MIT professor Sherry Turkle sounds like a crotchety old man. Oh, she writes with an academic tone, and she’s clearly done her research, but her main thesis comes straight from your grandpa: Robots are scary; text messaging and Facebook are bad. Sure, that’s a simplification of Turkle’s argument, but it’s a fitting one; Alone Together: Why We Expect More from Technology and Less from Each Other is filled with simplifications and misunderstandings.
The Details
- Alone Together: Why We Expect More from Technology and Less from Each Other
- By Sherry Turkle
In discussing text messaging, Turkle writes, “We don’t ask the open-ended ‘How are you?’ Instead, we ask the more limited ‘Where are you?’ and ‘What’s up?’ These are good questions for getting someone’s location and making a simple plan.
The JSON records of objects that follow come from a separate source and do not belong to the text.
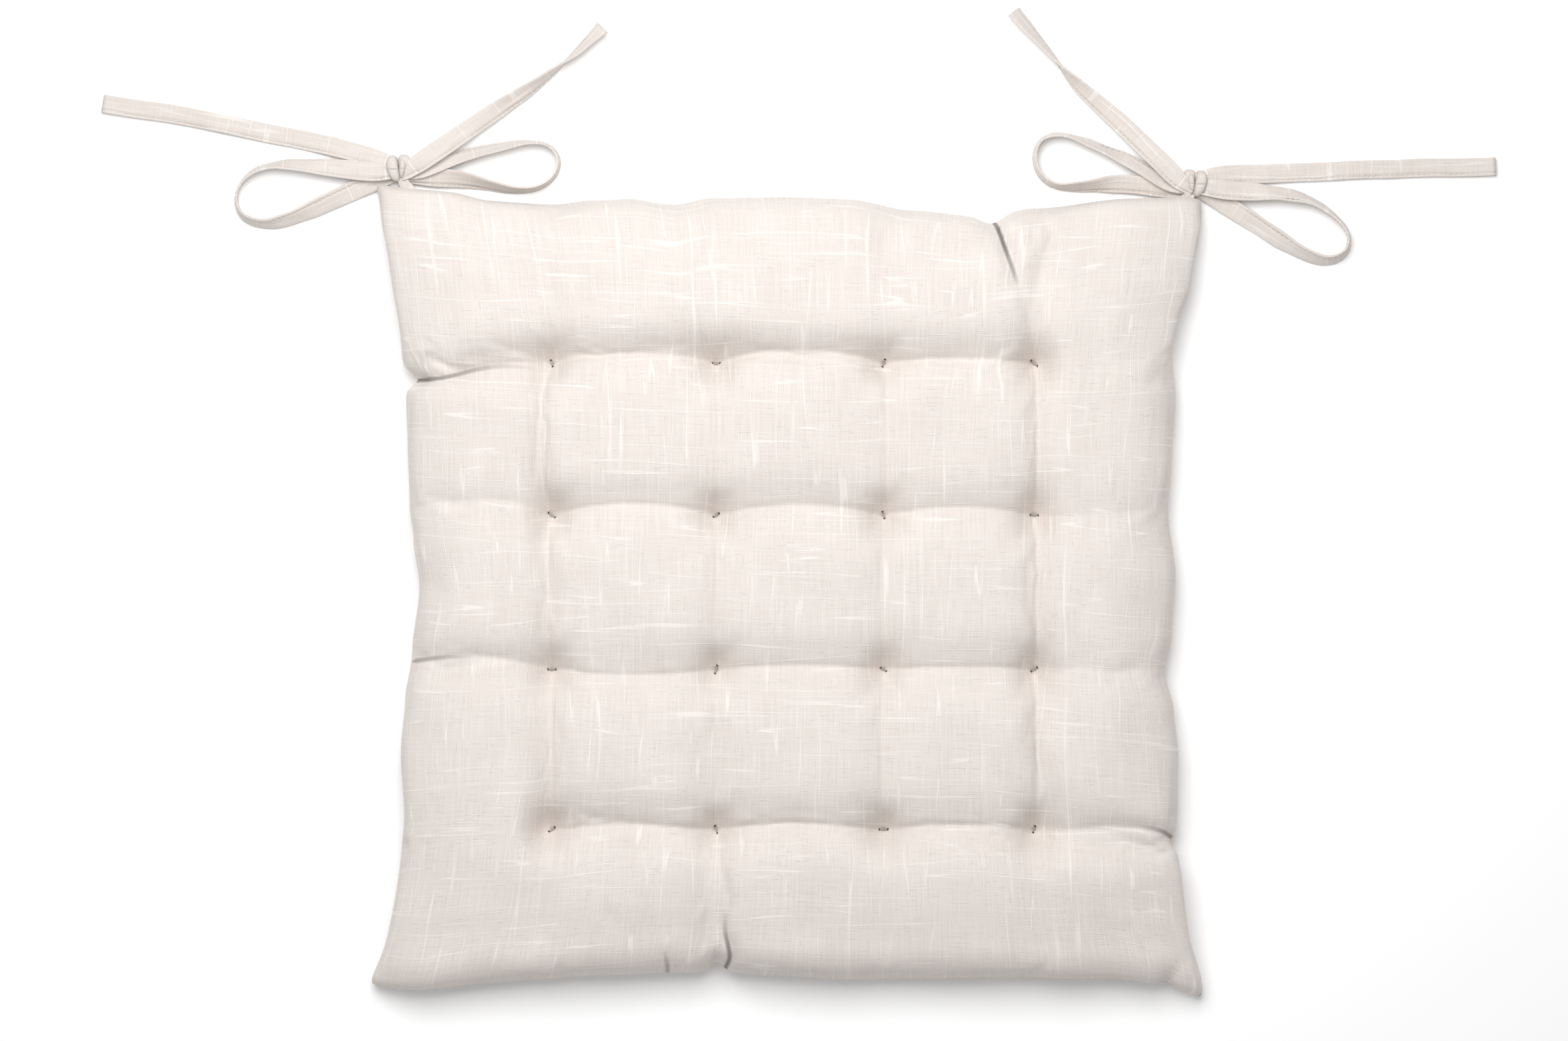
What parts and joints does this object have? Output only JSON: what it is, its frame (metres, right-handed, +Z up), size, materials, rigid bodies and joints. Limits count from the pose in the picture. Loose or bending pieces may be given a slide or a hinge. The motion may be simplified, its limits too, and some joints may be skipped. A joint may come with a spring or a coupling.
{
  "type": "chair seat pad",
  "caption": "Square tufted fabric seat pad for a chair, filled with soft fibre, with a tie ribbon knotted in a bow at each back corner.",
  "frame": {"origin": "centre of the pad's own box, without the ties, on the plane its underside rests on", "axes": "+X to the sitter's right, +Y to the chair's back where the ties are, +Z up"},
  "size_m": [0.6675, 0.475, 0.042],
  "materials": {
    "cover_fabric": "undyed slub linen-look weave, matt",
    "tie_fabric": "the same weave, folded into a narrow topstitched ribbon",
    "filling_fibre": "white polyester wadding",
    "sewing_thread": "matt spun thread in the cover's colour",
    "tuft_thread": "strong waxed thread, a little darker than the cover"
  },
  "bodies": {
    "pad": {"top_cover": "cover_fabric", "bottom_cover": "cover_fabric", "filling": "filling_fibre", "seam_allowance": "cover_fabric", "seam_thread": "sewing_thread", "closing_stitch": "sewing_thread", "tuft_1_1": "tuft_thread", "tuft_1_2": "tuft_thread", "tuft_1_3": "tuft_thread", "tuft_1_4": "tuft_thread", "tuft_2_1": "tuft_thread", "tuft_2_2": "tuft_thread", "tuft_2_3": "tuft_thread", "tuft_2_4": "tuft_thread", "tuft_3_1": "tuft_thread", "tuft_3_2": "tuft_thread", "tuft_3_3": "tuft_thread", "tuft_3_4": "tuft_thread", "tuft_4_1": "tuft_thread", "tuft_4_2": "tuft_thread", "tuft_4_3": "tuft_thread", "tuft_4_4": "tuft_thread", "left_tie_root": "tie_fabric", "right_tie_root": "tie_fabric"},
    "left_bow": {"left_knot": "tie_fabric", "left_outer_loop": "tie_fabric", "left_outer_loop_stitch": "sewing_thread", "left_inner_loop": "tie_fabric", "left_inner_loop_stitch": "sewing_thread"},
    "left_outer_tail": {"left_outer_tail": "tie_fabric", "left_outer_tail_stitch": "sewing_thread"},
    "left_inner_tail": {"left_inner_tail": "tie_fabric", "left_inner_tail_stitch": "sewing_thread"},
    "right_bow": {"right_knot": "tie_fabric", "right_outer_loop": "tie_fabric", "right_outer_loop_stitch": "sewing_thread", "right_inner_loop": "tie_fabric", "right_inner_loop_stitch": "sewing_thread"},
    "right_outer_tail": {"right_outer_tail": "tie_fabric", "right_outer_tail_stitch": "sewing_thread"},
    "right_inner_tail": {"right_inner_tail": "tie_fabric", "right_inner_tail_stitch": "sewing_thread"}
  },
  "joints": [
    {"name": "left_bow_swing", "type": "hinge", "parent": "pad", "child": "left_bow", "pos_m": [-0.1794, 0.19184, 0.00958], "axis": [1, 0, 0], "range_deg": [-45, 45]},
    {"name": "left_outer_tail_swing", "type": "hinge", "parent": "left_bow", "child": "left_outer_tail", "pos_m": [-0.192, 0.2052, 0.0006], "axis": [0, 0, 1], "range_deg": [-60, 0]},
    {"name": "left_inner_tail_swing", "type": "hinge", "parent": "left_bow", "child": "left_inner_tail", "pos_m": [-0.1765, 0.204, 0.0006], "axis": [0, 0, 1], "range_deg": [0, 45]},
    {"name": "right_bow_swing", "type": "hinge", "parent": "pad", "child": "right_bow", "pos_m": [0.19, 0.1863, 0.00876], "axis": [1, 0, 0], "range_deg": [-45, 45]},
    {"name": "right_outer_tail_swing", "type": "hinge", "parent": "right_bow", "child": "right_outer_tail", "pos_m": [0.2026, 0.1981, 0.0006], "axis": [0, 0, 1], "range_deg": [0, 65]},
    {"name": "right_inner_tail_swing", "type": "hinge", "parent": "right_bow", "child": "right_inner_tail", "pos_m": [0.1871, 0.1969, 0.0006], "axis": [0, 0, 1], "range_deg": [-38, 0]}
  ]
}
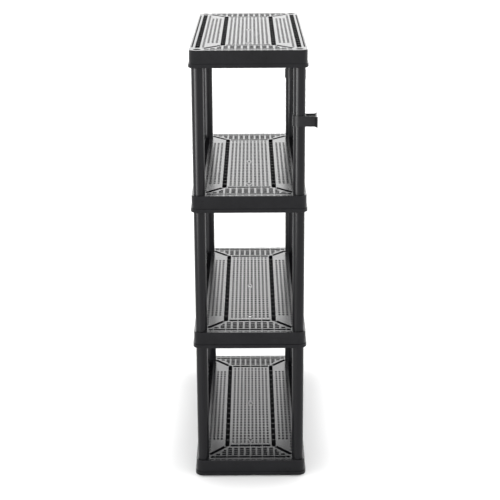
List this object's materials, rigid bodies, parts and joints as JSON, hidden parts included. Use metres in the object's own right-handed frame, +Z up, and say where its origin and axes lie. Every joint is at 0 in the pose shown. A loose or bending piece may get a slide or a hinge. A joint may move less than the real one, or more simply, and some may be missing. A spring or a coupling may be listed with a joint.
{
  "type": "ventilated plastic shelving unit",
  "caption": "Free-standing four-tier storage rack with perforated rectangular shelves, deep skirts, round push-fit corner posts, small plug feet and two forked tool clips that slide on the posts of one long side.",
  "frame": {"origin": "on the floor, at the centre of the shelf footprint", "axes": "+Z up, Y along the long side of the shelves, X across the narrow side; the two clips are on the +X posts and their prongs point along +X"},
  "size_m": [0.3849, 0.9322, 1.384],
  "materials": {
    "shelf": "satin moulded polypropylene, fine grain",
    "post": "satin extruded tube",
    "foot": "matt moulded plug",
    "clip": "satin moulded clip"
  },
  "bodies": {
    "rack": {"shelf_1": "shelf", "shelf_2": "shelf", "shelf_3": "shelf", "shelf_4": "shelf", "post_1_front_left": "post", "post_1_front_right": "post", "post_1_back_left": "post", "post_1_back_right": "post", "post_2_front_left": "post", "post_2_front_right": "post", "post_2_back_left": "post", "post_2_back_right": "post", "post_3_front_left": "post", "post_3_front_right": "post", "post_3_back_left": "post", "post_3_back_right": "post", "foot_front_left": "foot", "foot_front_right": "foot", "foot_back_left": "foot", "foot_back_right": "foot"},
    "clip_front": {"tool_clip_front": "clip"},
    "clip_back": {"tool_clip_back": "clip"}
  },
  "joints": [
    {"name": "clip_front_slide", "type": "slide", "parent": "rack", "child": "clip_front", "axis": [0, 0, 1], "range_m": [-0.205, 0.135]},
    {"name": "clip_back_slide", "type": "slide", "parent": "rack", "child": "clip_back", "axis": [0, 0, 1], "range_m": [-0.205, 0.135]}
  ]
}
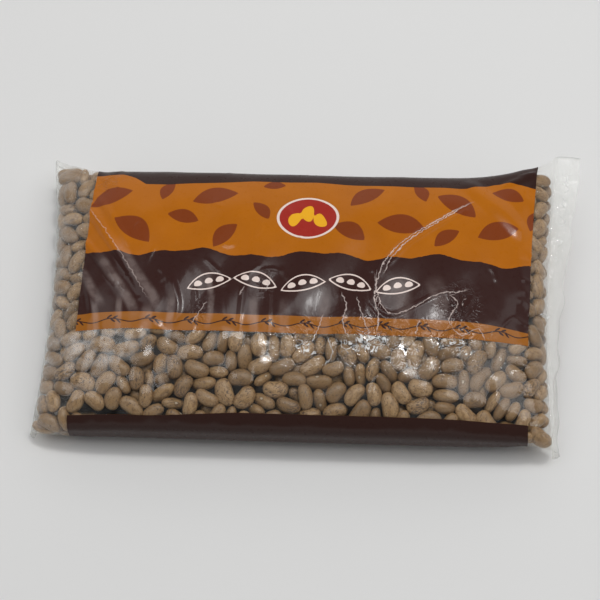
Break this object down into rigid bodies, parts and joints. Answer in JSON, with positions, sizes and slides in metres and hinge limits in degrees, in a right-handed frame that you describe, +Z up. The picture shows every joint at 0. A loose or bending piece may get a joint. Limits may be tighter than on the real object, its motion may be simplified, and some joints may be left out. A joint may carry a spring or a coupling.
{
  "type": "bag of dried beans",
  "caption": "Clear film pillow bag full of speckled dried beans, lying flat, with a printed face, clear ends, a clear window and a sealed fin at each end.",
  "frame": {"origin": "middle of the underside of the bag's box, on the surface it lies on", "axes": "+X along the bag from seal to seal, +Y across it away from the clear window, +Z up out of the printed face"},
  "size_m": [0.2778, 0.1656, 0.0409],
  "materials": {
    "beans": "dry bean skin, tan with dark brown speckles, slightly satin",
    "film": "thin clear film, glossy and creased",
    "print": "film printed in orange and dark brown fields, glossy and creased"
  },
  "bodies": {
    "root": {"bag_of_beans": "beans"}
  },
  "joints": []
}
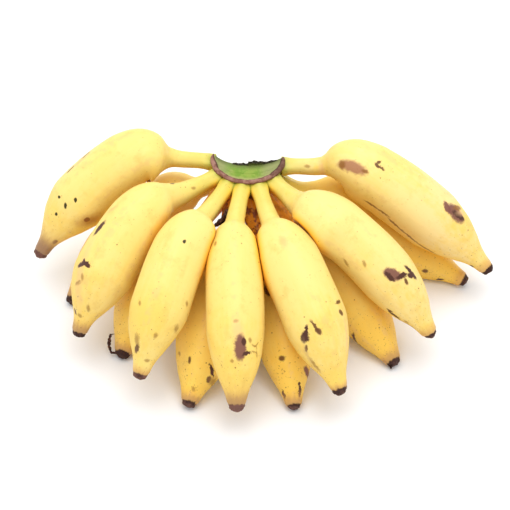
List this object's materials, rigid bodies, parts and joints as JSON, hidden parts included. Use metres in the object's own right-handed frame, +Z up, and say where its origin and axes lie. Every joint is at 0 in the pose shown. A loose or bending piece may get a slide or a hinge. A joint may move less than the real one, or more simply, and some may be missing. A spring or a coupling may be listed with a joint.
{
  "type": "hand of bananas",
  "caption": "Whole hand of short, plump yellow bananas in an upper and a lower row, grown together at a green cut crown, lying on the bellies of its lower row.",
  "frame": {"origin": "on the surface the hand lies on, under the middle of its box", "axes": "+Z up, +X to the right of the pictured side, along the hand's width, -Y from the crown towards the banana tips"},
  "size_m": [0.2903, 0.176, 0.0952],
  "materials": {
    "crown": "green, slightly waxy skin with a pinkish-brown scar ridge round the rim and a dry brown cut behind",
    "upper_peel": "ripe pale-yellow peel, satin, with a few brown bruises, black specks and a dry dark brown tip",
    "lower_peel": "ripe deeper-yellow peel, satin, freckled, with a dry dark brown tip"
  },
  "bodies": {
    "root": {"crown": "crown", "finger_1": "upper_peel", "finger_2": "upper_peel", "finger_3": "upper_peel", "finger_4": "upper_peel", "finger_5": "upper_peel", "finger_6": "upper_peel", "finger_7": "upper_peel", "finger_a": "lower_peel", "finger_b": "lower_peel", "finger_c": "lower_peel", "finger_d": "lower_peel", "finger_e": "lower_peel", "finger_f": "lower_peel"}
  },
  "joints": []
}
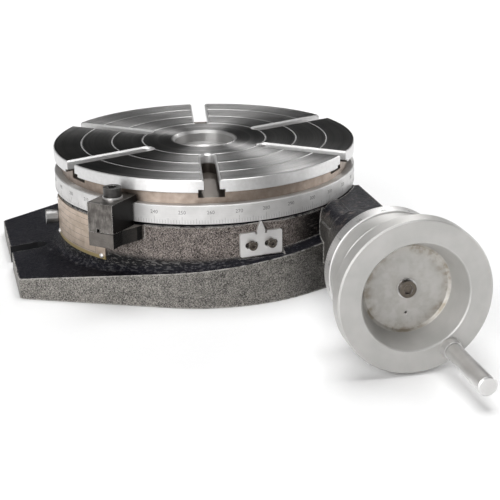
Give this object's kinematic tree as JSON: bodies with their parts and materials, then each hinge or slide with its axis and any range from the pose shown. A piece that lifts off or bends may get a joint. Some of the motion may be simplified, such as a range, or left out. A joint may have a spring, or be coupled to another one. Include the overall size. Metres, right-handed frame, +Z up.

They are not so good for opening a dialogue about the complexity of feeling.” Text messaging isn’t supposed to open a dialogue, and “What’s up?” is young-person-talk for “How are you?”
Alone Together has a lot of fascinating research subjects (like Andy, a senior who treats his Real Baby Doll like his ex-wife Edith). And I do agree with some of Turkle’s conclusions (e.g., that devices can keep us distracted and isolated)...but the way she gets there ain’t pretty.